Essentially, we are starting to destroy the earth, our mothership, which has supported us for millions of years. What can we do about this dire situation?
There’s no doubt that the most urgent action we must take is to reduce our emissions of carbon dioxide and other greenhouse gases. The best science available demonstrates that if we continue with our current emission levels, we will increase global temperatures by 4–8°C by 2050.
Given the other changes that are occurring—such as the catastrophic breakdown of polar summer ice and the landlocked sheets of Antarctica and Greenland—it is very clear that we must take immediate action on this critical issue. If we don’t, the ramifications go far beyond coral reefs, and may threaten the very existence of humanity.
According to the experts (the Intergovernmental Panel on Climate Change, or IPCC), changing course with respect to the carbon intensity of our economy and lifestyle will cost less than 2 percent of global Gross Domestic Product (GDP) growth. This is akin to getting as rich in 26 years as we would have in 25 years—not much to pay to avoid planetary catastrophe!
As well as urging our leaders to take on this challenge and steer our societies back to a safe climate, it is important that we make changes as individuals. There are many things we can do in our daily lives that will have a huge collective impact on the problem. For example, insulating our homes and investing in solar hot water will reduce the average carbon emissions by 20 to 30 percent per family. Simple things such as carpooling, walking or riding a bike to work, and using public transportation can also reduce our carbon footprint.
There are other things we can do for coral reefs to buy time while we strive to reduce carbon dioxide and other greenhouse gas emissions. Coral reefs will have a better chance of beating the climate-change challenge if other stresses on them are reduced. They will have little chance of recovering from climate-change impacts, such as coral bleaching, if they are polluted and physically destroyed at the same time. For this reason, we must increase our efforts to improve the water quality along coral coastlines, reduce the pressure on reefs caused by fishing, and help countries educate their citizens about the folly of using destructive fishing techniques.
Is there hope for coral reefs?
There is no doubt that the current situation for coral reefs is extremely grim. Local pressures on coral reefs are expanding rapidly as humans rely more and more on coastal resources for their daily food and livelihood. At the same time, our current emission trajectory rises above the worst-case scenario spelled out by the IPCC.

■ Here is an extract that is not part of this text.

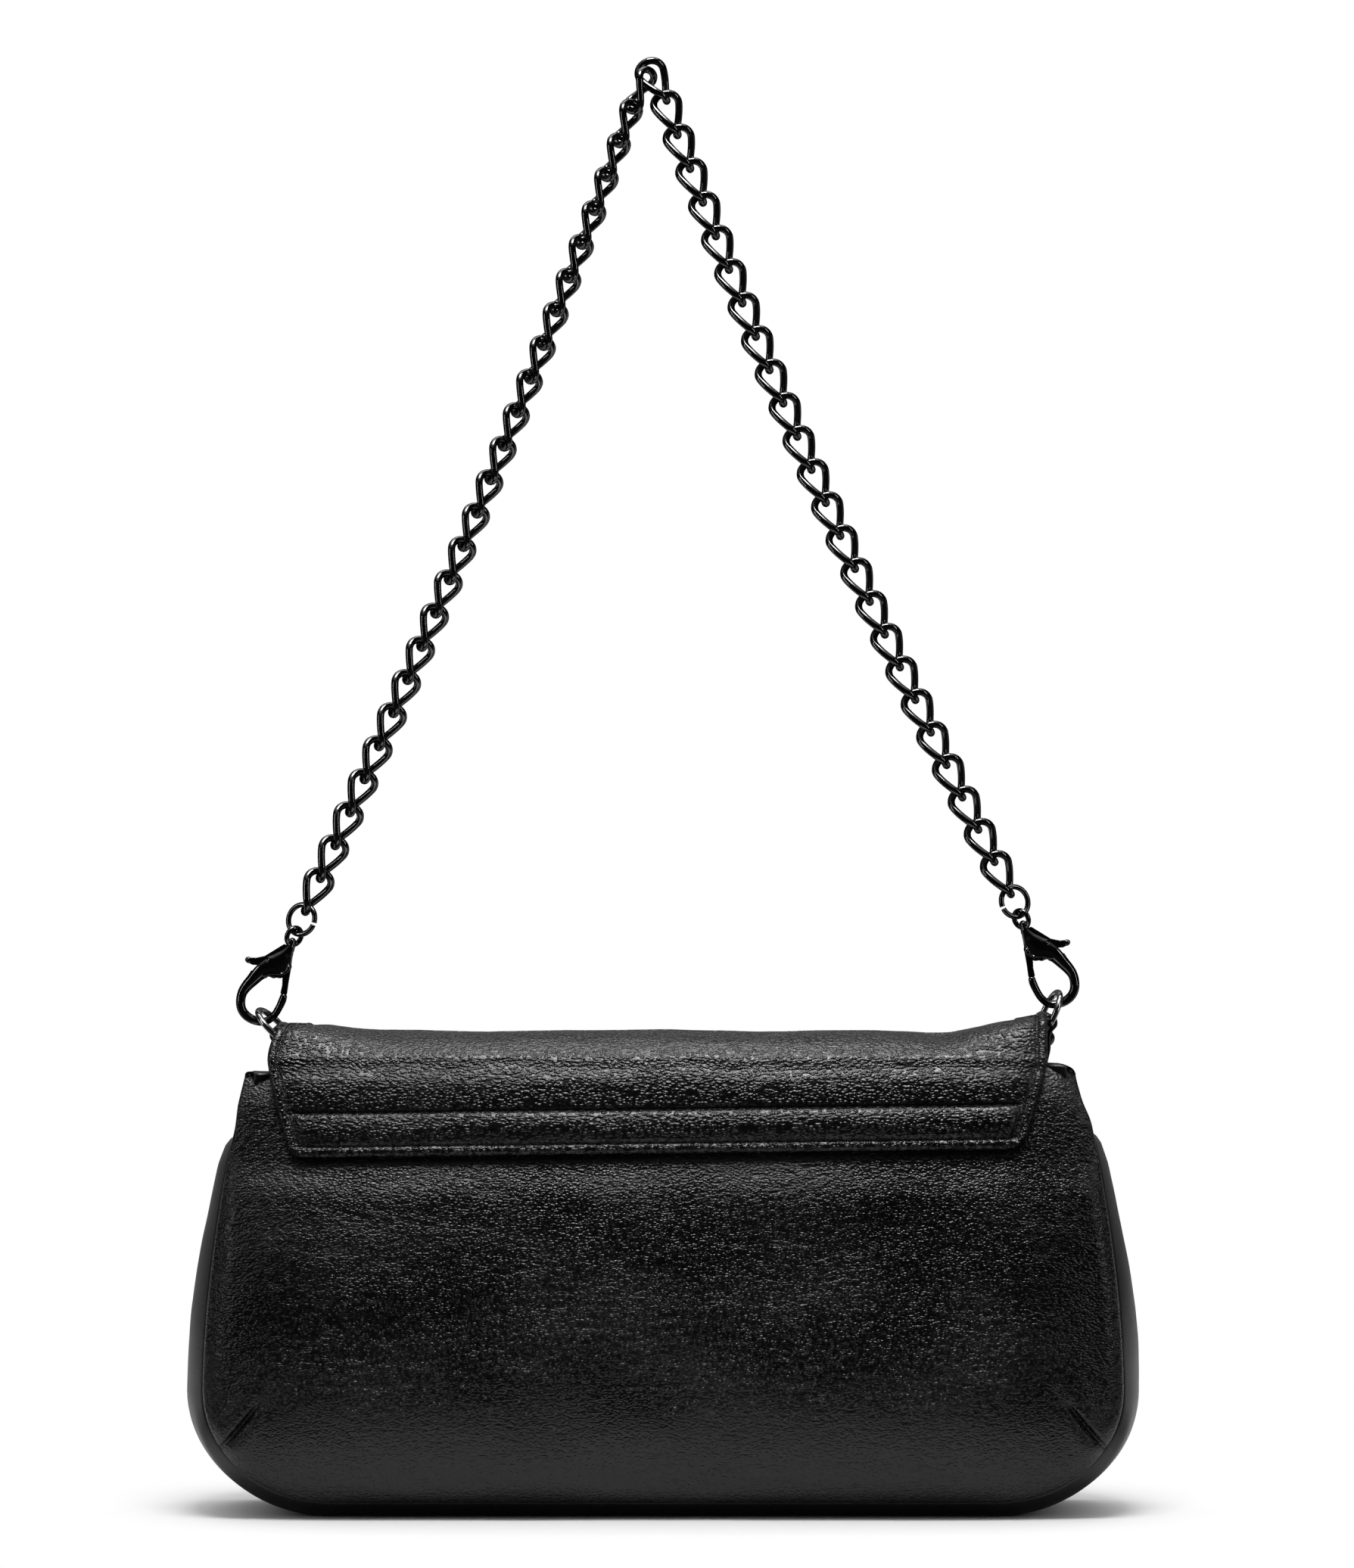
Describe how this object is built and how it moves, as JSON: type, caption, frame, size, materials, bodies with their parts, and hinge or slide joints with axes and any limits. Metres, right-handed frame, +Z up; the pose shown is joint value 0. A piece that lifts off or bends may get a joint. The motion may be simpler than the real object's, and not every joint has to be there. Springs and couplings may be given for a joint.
{
  "type": "shoulder bag",
  "caption": "Small puffy leather shoulder bag with a fold-over flap, magnetic snap, and a curb chain strap on spring clasps and D-rings.",
  "frame": {"origin": "middle of the bounding box's floor, under the bag", "axes": "+Z up, +X to the right seen from the back, the back faces -Y and the flap closes over the front at +Y"},
  "size_m": [0.2702, 0.0694, 0.4131],
  "materials": {
    "leather": "fine pebble grain, soft sheen",
    "lining": "matte twill",
    "board": "fibre board",
    "black_nickel": "polished black nickel",
    "gunmetal": "polished gunmetal"
  },
  "bodies": {
    "bag": {"back_panel": "leather", "front_panel": "leather", "gusset": "leather", "lining": "lining", "mouth_facing": "leather", "base_board": "board", "slip_pocket": "lining", "flap_yoke": "leather", "snap_socket": "gunmetal", "snap_socket_washer": "gunmetal", "ring_tab_left": "leather", "ring_tab_right": "leather", "rivet_left": "black_nickel", "rivet_right": "black_nickel"},
    "flap_crown": {"flap_crown": "leather", "flap_crown_lining": "lining"},
    "flap_front": {"flap_front": "leather", "flap_front_lining": "lining", "snap_stud": "gunmetal", "snap_stud_washer": "gunmetal"},
    "ring_left": {"d_ring_left": "gunmetal"},
    "ring_right": {"d_ring_right": "gunmetal"},
    "strap": {"clasp_body_left": "black_nickel", "clasp_body_right": "black_nickel", "clasp_pin_left": "black_nickel", "clasp_pin_right": "black_nickel", "clasp_spring_left": "black_nickel", "clasp_spring_right": "black_nickel", "jump_ring_left": "black_nickel", "jump_ring_right": "black_nickel", "chain_left": "black_nickel", "chain_right": "black_nickel"},
    "lever_left": {"clasp_lever_left": "black_nickel"},
    "lever_right": {"clasp_lever_right": "black_nickel"}
  },
  "joints": [
    {"name": "flap_lift", "type": "hinge", "parent": "bag", "child": "flap_crown", "pos_m": [0, -0.02049, 0.128], "axis": [1, 0, 0], "range_deg": [0, 42]},
    {"name": "flap_unfold", "type": "hinge", "parent": "flap_crown", "child": "flap_front", "pos_m": [0, 0.02058, 0.13099], "axis": [1, 0, 0], "range_deg": [0, 105]},
    {"name": "ring_left_tilt", "type": "hinge", "parent": "bag", "child": "ring_left", "pos_m": [-0.1086, -0.004, 0.1357], "axis": [0, 1, 0], "range_deg": [0, 20]},
    {"name": "ring_right_tilt", "type": "hinge", "parent": "bag", "child": "ring_right", "pos_m": [0.1086, -0.004, 0.139], "axis": [0, -1, 0], "range_deg": [0, 20]},
    {"name": "strap_swing", "type": "hinge", "parent": "bag", "child": "strap", "pos_m": [-0.00045, -0.004, 0.13978], "axis": [0.9998, 0, 0.0178], "range_deg": [-55, 55]},
    {"name": "lever_left_press", "type": "hinge", "parent": "strap", "child": "lever_left", "pos_m": [-0.10677, -0.004, 0.1577], "axis": [0, 1, 0], "range_deg": [0, 20], "stiffness_Nm_per_rad": 0.004},
    {"name": "lever_right_press", "type": "hinge", "parent": "strap", "child": "lever_right", "pos_m": [0.10355, -0.004, 0.16263], "axis": [0, -1, 0], "range_deg": [0, 20], "stiffness_Nm_per_rad": 0.004}
  ],
  "couplings": [
    {"joint": "flap_unfold", "follows": "flap_lift", "ratio": 2.5}
  ]
}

The good news is that we do have the ability to turn the situation around. The cost of transforming our societies from ones that depend on carbon dioxide–emitting energy sources to those reliant on renewable energy sources, such as solar, wind, and tidal, is well within our means, and is tiny compared to the cost of repairing the catastrophic damage we will incur if we don’t.

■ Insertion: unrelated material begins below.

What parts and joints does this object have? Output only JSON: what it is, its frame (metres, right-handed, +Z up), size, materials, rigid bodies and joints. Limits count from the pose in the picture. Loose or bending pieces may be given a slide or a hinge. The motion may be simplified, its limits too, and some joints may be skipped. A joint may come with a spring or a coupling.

Ove Hoegh-Guldberg is professor and director of the Centre for Marine Studies at the University of Queensland in Brisbane, Australia.
He has worked in polar, temperate, and tropical regions, focusing on the impacts of ocean warming and acidification on coral reefs. He has produced over 160 peer-reviewed publications and has mentored more than 30 postgraduate students. Hoegh-Guldberg is currently a Queensland Smart State Premier’s fellow. He works closely with several industry and NGO groups on climate-change issues and is a reviewing editor at Science Magazine. In 2009, Hoegh-Guldberg was made director of the Global Change Institute at the University of Queensland.